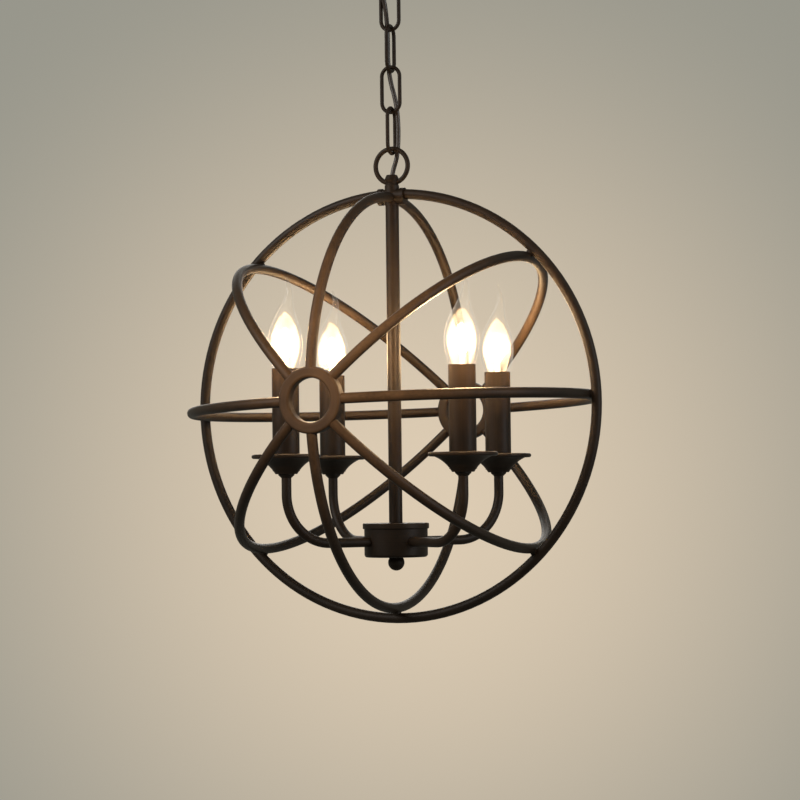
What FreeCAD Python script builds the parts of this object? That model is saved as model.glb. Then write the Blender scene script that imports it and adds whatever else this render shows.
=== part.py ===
import FreeCAD, Part
import math
import os
from FreeCAD import Vector

# Orb chandelier with four candle lights, hung on a chain from a ceiling canopy.
# Millimetres, +Z up. The origin is the centre of the canopy's rim, in the plane of the ceiling.
# The outer ring stands in the XZ plane and the two eyes of the cage face -Y and +Y.

# ---- Clearances ----
seat_gap = 0.3  # between curved faces of pieces that move on each other
slide_gap = 0.3  # round a piece that slides into another one
weld_gap = 0.2  # between two crossing tubes, filled by the weld

# ---- Ceiling set ----
canopy_radius = 57.5
canopy_depth = 30.0
canopy_wall = 1.0
canopy_corner_radius = 14.0
bar_width = 22.0
bar_thickness = 2.0
bar_drop = 8.0  # from the ceiling down to the top of the bar's middle
bar_slope_run = 8.0
bar_foot_length = 17.0
bar_end_length = 8.0  # past the middle of a slot
slot_spacing = 84.0
slot_width = 4.5
slot_length = 10.0
nipple_top_rise = 1.5  # threads that stand proud of the top nut
terminal_length = 18.0
terminal_width = 14.0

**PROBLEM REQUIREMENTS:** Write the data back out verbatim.

**SOLVED EXERCISE:**
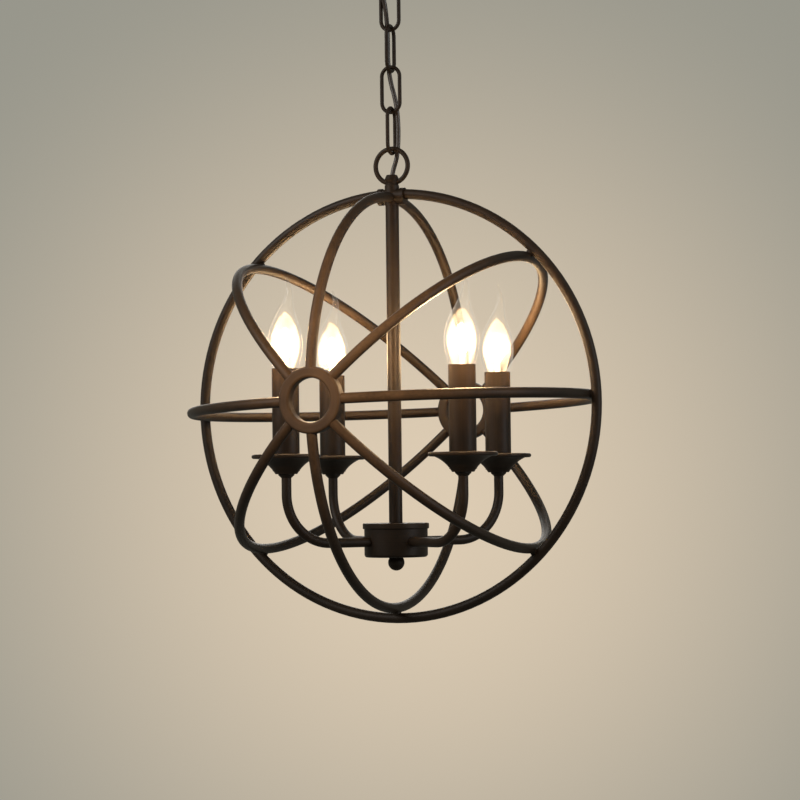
What FreeCAD Python script builds the parts of this object? That model is saved as model.glb. Then write the Blender scene script that imports it and adds whatever else this render shows.
=== part.py ===
import FreeCAD, Part
import math
import os
from FreeCAD import Vector

# Orb chandelier with four candle lights, hung on a chain from a ceiling canopy.
# Millimetres, +Z up. The origin is the centre of the canopy's rim, in the plane of the ceiling.
# The outer ring stands in the XZ plane and the two eyes of the cage face -Y and +Y.

# ---- Clearances ----
seat_gap = 0.3  # between curved faces of pieces that move on each other
slide_gap = 0.3  # round a piece that slides into another one
weld_gap = 0.2  # between two crossing tubes, filled by the weld

# ---- Ceiling set ----
canopy_radius = 57.5
canopy_depth = 30.0
canopy_wall = 1.0
canopy_corner_radius = 14.0
bar_width = 22.0
bar_thickness = 2.0
bar_drop = 8.0  # from the ceiling down to the top of the bar's middle
bar_slope_run = 8.0
bar_foot_length = 17.0
bar_end_length = 8.0  # past the middle of a slot
slot_spacing = 84.0
slot_width = 4.5
slot_length = 10.0
nipple_top_rise = 1.5  # threads that stand proud of the top nut
terminal_length = 18.0
terminal_width = 14.0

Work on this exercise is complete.